I’ve had a similar question/concern: IF, for instance, I load three images with an observation and later delete one of those (by unchecking it in the Edit Observation page), is that image actually deleted? Where does it reside?
All of my images are typically CC_BY-NC, but is that relevant to an image I choose to delete?

1 Like

this is actually a little different from what i’m talking about in this thread, but the last time i checked, if in the Observation Edit page in the website you uncheck a photo (instead of directly deleting that photo record), you will disassociate that photo from the observation.

this does not actually delete anything other than the association – at least not right away. for the moment, the photo record and the image files themselves remain exactly where they are. if the photo is not associated with any other observation, it will become orphaned (as described here: https://forum.inaturalist.org/t/find-your-own-orphaned-photos-uploaded-to-inaturalist/6610).

after a certain amount of time (i forget how long), the orphaned photo records will be eventually deleted. i haven’t checked to see whether the image files themselves will also be properly deleted at that time, too, when the photo record deletion happens via this process.

5 Likes

looks like this has been resolved by https://github.com/inaturalist/inaturalist/commit/fc62a4ff3d05235da7110b8918a08f87976cee15.

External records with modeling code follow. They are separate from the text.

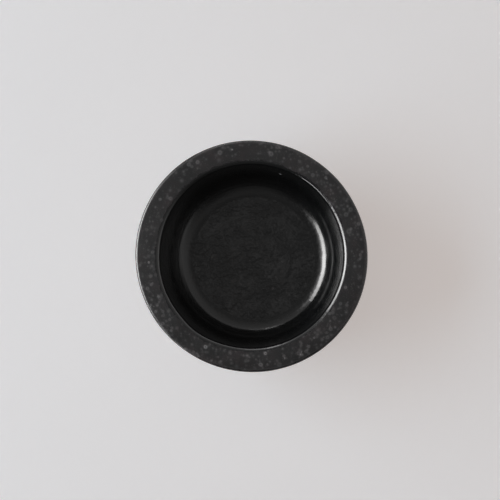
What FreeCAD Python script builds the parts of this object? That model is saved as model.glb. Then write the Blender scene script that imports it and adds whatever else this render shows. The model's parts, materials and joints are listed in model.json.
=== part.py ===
import FreeCAD, Part
import math
import os

# Dappen dish: a small thrown and glazed stoneware pot that stands free on a foot ring.
# Millimetres. +Z is up, the axis of the dish is Z, and the foot ring's contact plane is z = 0.
# Every surface is a revolution about Z. The radial section is drawn once, as one tangent-continuous
# path over the visible surface, and the clay under the glaze is the same path set back by the glaze.

# ---------------------------------------------------------------- driving dimensions
RIM_DIAMETER = 60.0          # over the outside of the rim
HEIGHT = 25.0                # foot to rim top
WELL_DEPTH = 19.5            # rim top to the well's floor
LIP_TOP_RADIUS = 25.15       # where the flat rim starts, beside the rounded inner lip
LIP_ROUNDING = 1.6           # radius of the rounded lip between the rim and the well wall
WALL_TAPER_DEG = 8.6         # well wall off vertical, narrower at the floor
WELL_FILLET = 5.7            # radius between the well wall and its floor
RIM_EDGE_ROUNDING = 0.8      # radius of the rim's upper outer edge
RIM_SIDE = 0.9               # upright run of the rim's side
RIM_UNDER_ROUNDING = 1.2     # radius of the rim's lower outer edge

GLAZE = 0.45                 # thickness of the glaze layers
GLAZE_END = 0.5              # length over which a glaze layer thins out at its edge
GLAZE_LAP = 0.4              # the rim glaze lies over the edges of its two neighbours by this much

# outside of the pot, below the rim edge, as runs and bends of the section
UNDERCUT_TURN_DEG = 38.0     # how far the rim's lower edge turns in from upright
UNDERCUT_RUN = 2.0           # straight run under the rim edge
COVE_RADIUS = 5.0            # hollow where the rim meets the wall
COVE_TURN_DEG = 34.0
BELLY_RADIUS = 42.0          # gentle swell of the wall
BELLY_TURN_DEG = 16.0
HEEL_RADIUS = 6.0            # turn from the wall in under the dish
HEEL_TURN_DEG = 44.0
UNDER_RUN = 1.3              # glazed run under the heel, as far as the glaze line

# foot ring
FOOT_CONTACT_WIDTH = 2.2     # flat that the dish stands on
FOOT_APPROACH = 0.9          # bare clay between the glaze line and the foot
FOOT_OUTER_FILLET = 1.1
FOOT_EDGE_ROUNDING = 0.4
FOOT_OUTER_DRAFT_DEG = 3.0
FOOT_INNER_DRAFT_DEG = 8.0
FOOT_INNER_FILLET = 0.8
RECESS_DEPTH = 1.5           # foot plane up to the glazed recess
RECESS_GLAZE_MARGIN = 1.0    # bare clay between the recess glaze and the foot's inner wall

OUT = "parts"


# ---------------------------------------------------------------- section path
class Path:
    """A chain of tangent lines and arcs in the (radius, z) half-plane.

    The heading is in degrees from the +radius direction. Positive turns are to the left.
    The clay is always on the right of the path.
    """

    def __init__(self, r, z, heading):
        self.r, self.z, self.h = r, z, heading
        self.start = (r, z)
        self.start_heading = heading
        self.moves = []
        self.pieces = []

    def line(self, length):
        a = math.radians(self.h)
        p0 = (self.r, self.z)
        self.r += length * math.cos(a)
        self.z += length * math.sin(a)
        self.pieces.append(("line", p0, (self.r, self.z)))
        self.moves.append(("line", length))
        return self

    def arc(self, radius, turn):
        side = 1.0 if turn > 0 else -1.0
        a = math.radians(self.h)
        cr = self.r - side * radius * math.sin(a)
        cz = self.z + side * radius * math.cos(a)
        p0 = (self.r, self.z)

        def at(t):
            b = math.radians(self.h + t)
            return (cr + side * radius * math.sin(b), cz - side * radius * math.cos(b))

        mid = at(turn / 2.0)
        end = at(turn)
        self.pieces.append(("arc", p0, mid, end))
        self.r, self.z = end
        self.h += turn
        self.moves.append(("arc", radius, turn))
        return self

    def set_back(self, depth, lead=0.0):
        """The same path moved to its right by depth, starting a run of length lead earlier."""
        a = math.radians(self.start_heading)
        p = Path(
            self.start[0] + depth * math.sin(a) - lead * math.cos(a),
            self.start[1] - depth * math.cos(a) - lead * math.sin(a),
            self.start_heading,
        )
        if lead:
            p.line(lead)
        for m in self.moves:
            if m[0] == "line":
                p.line(m[1])
            else:
                p.arc(m[1] + (depth if m[2] > 0 else -depth), m[2])
        return p

    @property
    def end(self):
        return (self.r, self.z)


def vec(p):
    return FreeCAD.Vector(p[0], 0.0, p[1])


def edges(pieces):
    out = []
    for p in pieces:
        if p[0] == "line":
            out.append(Part.LineSegment(vec(p[1]), vec(p[2])).toShape())
        else:
            out.append(Part.Arc(vec(p[1]), vec(p[2]), vec(p[3])).toShape())
    return out


def reverse(pieces):
    out = []
    for p in reversed(pieces):
        if p[0] == "line":
            out.append(("line", p[2], p[1]))
        else:
            out.append(("arc", p[3], p[2], p[1]))
    return out


def revolve(pieces):
    wire = Part.Wire(edges(pieces))
    if not wire.isClosed():
        raise RuntimeError("the section is not closed")
    solid = Part.Face(wire).revolve(
        FreeCAD.Vector(0, 0, 0), FreeCAD.Vector(0, 0, 1), 360.0
    )
    if solid.Volume < 0:
        solid.reverse()
    return solid


# ---------------------------------------------------------------- visible surface
aw = 90.0 - WALL_TAPER_DEG
sa, ca = math.sin(math.radians(aw)), math.cos(math.radians(aw))
floor_z = HEIGHT - WELL_DEPTH
wall_run = (WELL_DEPTH - (WELL_FILLET + LIP_ROUNDING) * (1.0 - ca)) / sa
floor_run = LIP_TOP_RADIUS - (WELL_FILLET + LIP_ROUNDING) * sa - wall_run * ca
rim_run = RIM_DIAMETER / 2.0 - RIM_EDGE_ROUNDING - LIP_TOP_RADIUS


def well_path():
    p = Path(0.0, floor_z, 0.0)
    p.line(floor_run).arc(WELL_FILLET, aw).line(wall_run).arc(LIP_ROUNDING, -aw)
    return p


def rim_path():
    return Path(LIP_TOP_RADIUS, HEIGHT, 0.0).line(rim_run)


def outer_path():
    p = Path(LIP_TOP_RADIUS + rim_run, HEIGHT, 0.0)
    p.arc(RIM_EDGE_ROUNDING, -90.0).line(RIM_SIDE)
    p.arc(RIM_UNDER_ROUNDING, -UNDERCUT_TURN_DEG).line(UNDERCUT_RUN)
    p.arc(COVE_RADIUS, COVE_TURN_DEG).arc(BELLY_RADIUS, -BELLY_TURN_DEG)
    p.arc(HEEL_RADIUS, -HEEL_TURN_DEG).line(UNDER_RUN)
    return p


well, rim, outer = well_path(), rim_path(), outer_path()
well_c = well.set_back(GLAZE).line(GLAZE_LAP)
rim_c = Path(LIP_TOP_RADIUS + GLAZE_LAP, HEIGHT - GLAZE, 0.0).line(rim_run - 2.0 * GLAZE_LAP)
outer_c = outer.set_back(GLAZE, GLAZE_LAP)

# the glaze thins to nothing over GLAZE_END along the clay past the end of the outer path
glaze_line = Path(outer_c.r, outer_c.z, outer_c.h)
glaze_line.line(GLAZE_END)

# ---------------------------------------------------------------- clay under and inside the foot
foot = Path(glaze_line.r, glaze_line.z, glaze_line.h)
foot.line(FOOT_APPROACH)
turn = -90.0 - FOOT_OUTER_DRAFT_DEG - foot.h
foot.arc(FOOT_OUTER_FILLET, turn)
edge = 90.0 - FOOT_OUTER_DRAFT_DEG
drop = foot.z - FOOT_EDGE_ROUNDING * (1.0 - math.cos(math.radians(edge)))
foot.line(drop / math.sin(math.radians(-foot.h)))
foot.arc(FOOT_EDGE_ROUNDING, -edge)
foot_outer_r = foot.r
foot.line(FOOT_CONTACT_WIDTH)
foot_inner_r = foot.r
edge = 90.0 - FOOT_INNER_DRAFT_DEG
foot.arc(FOOT_EDGE_ROUNDING, -edge)
ceiling = RECESS_DEPTH + GLAZE
rise = ceiling - foot.z - FOOT_INNER_FILLET * (1.0 - math.cos(math.radians(edge)))
foot.line(rise / math.sin(math.radians(foot.h + 360.0)))
foot.arc(FOOT_INNER_FILLET, edge)
ceiling_r = foot.r
foot.line(ceiling_r)
foot.pieces[-1] = ("line", foot.pieces[-1][1], (0.0, ceiling))
foot_before_ceiling = foot.pieces[:-1]

# recess glaze: its upper edge on the clay, and its visible flat
recess_r = ceiling_r - RECESS_GLAZE_MARGIN

# ---------------------------------------------------------------- sections, one per piece of the dish
body_section = (
    well_c.pieces
    + rim_c.pieces
    + outer_c.pieces
    + glaze_line.pieces
    + foot_before_ceiling
    + [
        ("line", (ceiling_r, ceiling), (recess_r, ceiling)),
        ("line", (recess_r, ceiling), (0.0, ceiling)),
        ("line", (0.0, ceiling), well_c.start),
    ]
)
well_section = (
    well.pieces
    + [("line", well.end, well_c.end)]
    + reverse(well_c.pieces)
    + [("line", well_c.start, well.start)]
)
rim_section = (
    rim.pieces
    + [("line", rim.end, rim_c.end)]
    + reverse(rim_c.pieces)
    + [("line", rim_c.start, rim.start)]
)
outer_section = (
    outer.pieces
    + [("line", outer.end, glaze_line.end)]
    + reverse(glaze_line.pieces)
    + reverse(outer_c.pieces)
    + [("line", outer_c.start, outer.start)]
)
recess_section = [
    ("line", (0.0, RECESS_DEPTH), (recess_r - GLAZE_END, RECESS_DEPTH)),
    ("line", (recess_r - GLAZE_END, RECESS_DEPTH), (recess_r, ceiling)),
    ("line", (recess_r, ceiling), (0.0, ceiling)),
    ("line", (0.0, ceiling), (0.0, RECESS_DEPTH)),
]

parts = {
    "stoneware_body": revolve(body_section),
    "well_glaze": revolve(well_section),
    "rim_glaze": revolve(rim_section),
    "outer_glaze": revolve(outer_section),
    "foot_recess_glaze": revolve(recess_section),
}

os.makedirs("parts", exist_ok=True)
for name, shape in parts.items():
    shape.exportStep(os.path.join(OUT, name + ".step"))
    b = shape.optimalBoundingBox(False, False)
    print(
        "%-18s valid=%s solids=%d volume=%.2f mm3  r=%.3f z=%.3f..%.3f"
        % (name, shape.isValid(), len(shape.Solids), shape.Volume, b.XMax, b.ZMin, b.ZMax)
    )

print("floor run %.3f, wall run %.3f, fillet top r %.3f" % (
    floor_run, wall_run, floor_run + WELL_FILLET * sa))
for label, p in (("outer", outer), ("glaze line", glaze_line), ("foot", foot)):
    for q in p.pieces:
        print("  %-10s %-4s to r=%.3f z=%.3f" % (label, q[0], q[-1][0], q[-1][1]))
print("foot contact r %.3f to %.3f, ceiling r %.3f, recess glaze r %.3f" % (
    foot_inner_r, foot_outer_r, ceiling_r, recess_r))
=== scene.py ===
import json
import math

import bmesh
import bpy
import numpy as np
from mathutils import Matrix, Vector

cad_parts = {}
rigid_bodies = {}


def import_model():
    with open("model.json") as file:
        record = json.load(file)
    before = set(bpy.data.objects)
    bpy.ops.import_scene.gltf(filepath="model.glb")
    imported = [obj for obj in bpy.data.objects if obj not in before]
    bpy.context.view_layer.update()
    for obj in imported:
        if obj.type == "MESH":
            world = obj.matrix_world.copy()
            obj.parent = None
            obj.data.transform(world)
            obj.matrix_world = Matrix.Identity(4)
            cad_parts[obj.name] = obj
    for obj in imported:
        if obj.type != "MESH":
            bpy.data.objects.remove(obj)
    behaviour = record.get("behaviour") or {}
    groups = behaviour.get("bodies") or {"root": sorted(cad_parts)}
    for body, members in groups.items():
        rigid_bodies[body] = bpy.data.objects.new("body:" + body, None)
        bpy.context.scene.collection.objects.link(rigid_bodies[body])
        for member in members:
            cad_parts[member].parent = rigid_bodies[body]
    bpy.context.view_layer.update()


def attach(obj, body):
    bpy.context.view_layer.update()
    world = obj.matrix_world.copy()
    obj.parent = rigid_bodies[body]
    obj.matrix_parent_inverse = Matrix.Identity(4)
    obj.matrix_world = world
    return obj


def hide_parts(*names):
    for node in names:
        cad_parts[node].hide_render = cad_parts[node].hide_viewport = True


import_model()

MM = 0.001
TAU = 2.0 * math.pi
RNG = np.random.default_rng(60525)


# =====================================================================================
# 1. The section of the dish: the clay surface as one tangent-continuous path.
#    Every glaze layer is the same path with a thickness along its normal.
# =====================================================================================
RIM_DIAMETER, HEIGHT, WELL_DEPTH = 60.0, 25.0, 19.5
LIP_TOP_RADIUS, LIP_ROUNDING, WALL_TAPER = 25.15, 1.6, 8.6
WELL_FILLET, EDGE_ROUNDING, RIM_SIDE, UNDER_ROUNDING = 5.7, 0.8, 0.9, 1.2
GLAZE, GLAZE_END, GLAZE_LAP = 0.45, 0.5, 0.4


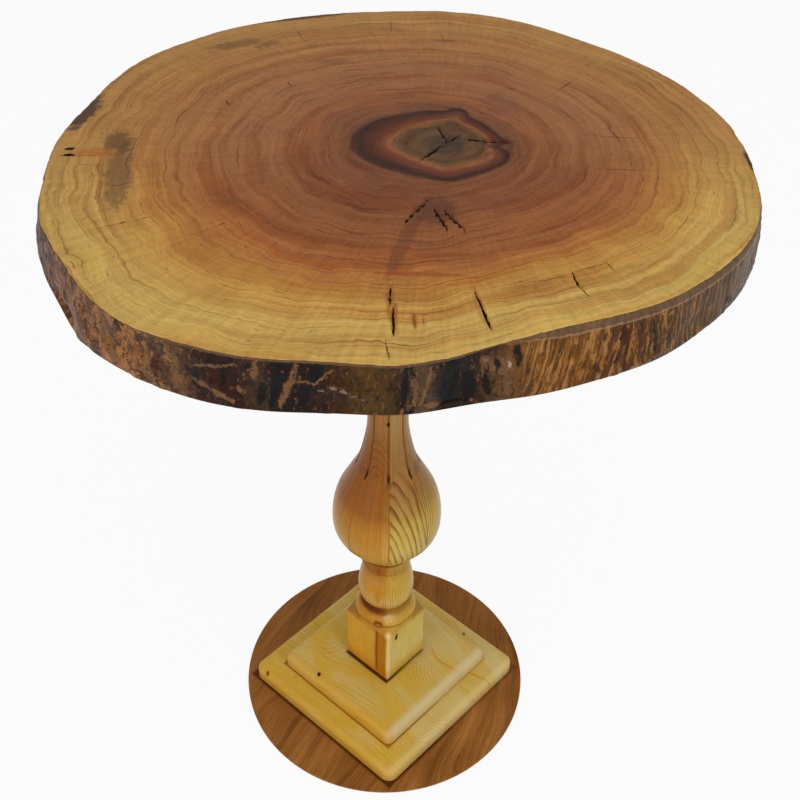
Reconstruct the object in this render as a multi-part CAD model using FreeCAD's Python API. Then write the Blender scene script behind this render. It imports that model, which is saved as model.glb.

i had been tracking some old photos that should have been deleted from both https://static.inaturalist.org and https://inaturalist-open-data.s3.amazonaws.com, and i can no longer access these. so it looks like the files have actually been deleted or else the server will no longer grant access to these. either way, this addresses the underlying issue.

it looks like there will be a job that runs automatically in the future to delete these files periodically.

3 Likes

This topic was automatically closed after 17 hours. New replies are no longer allowed.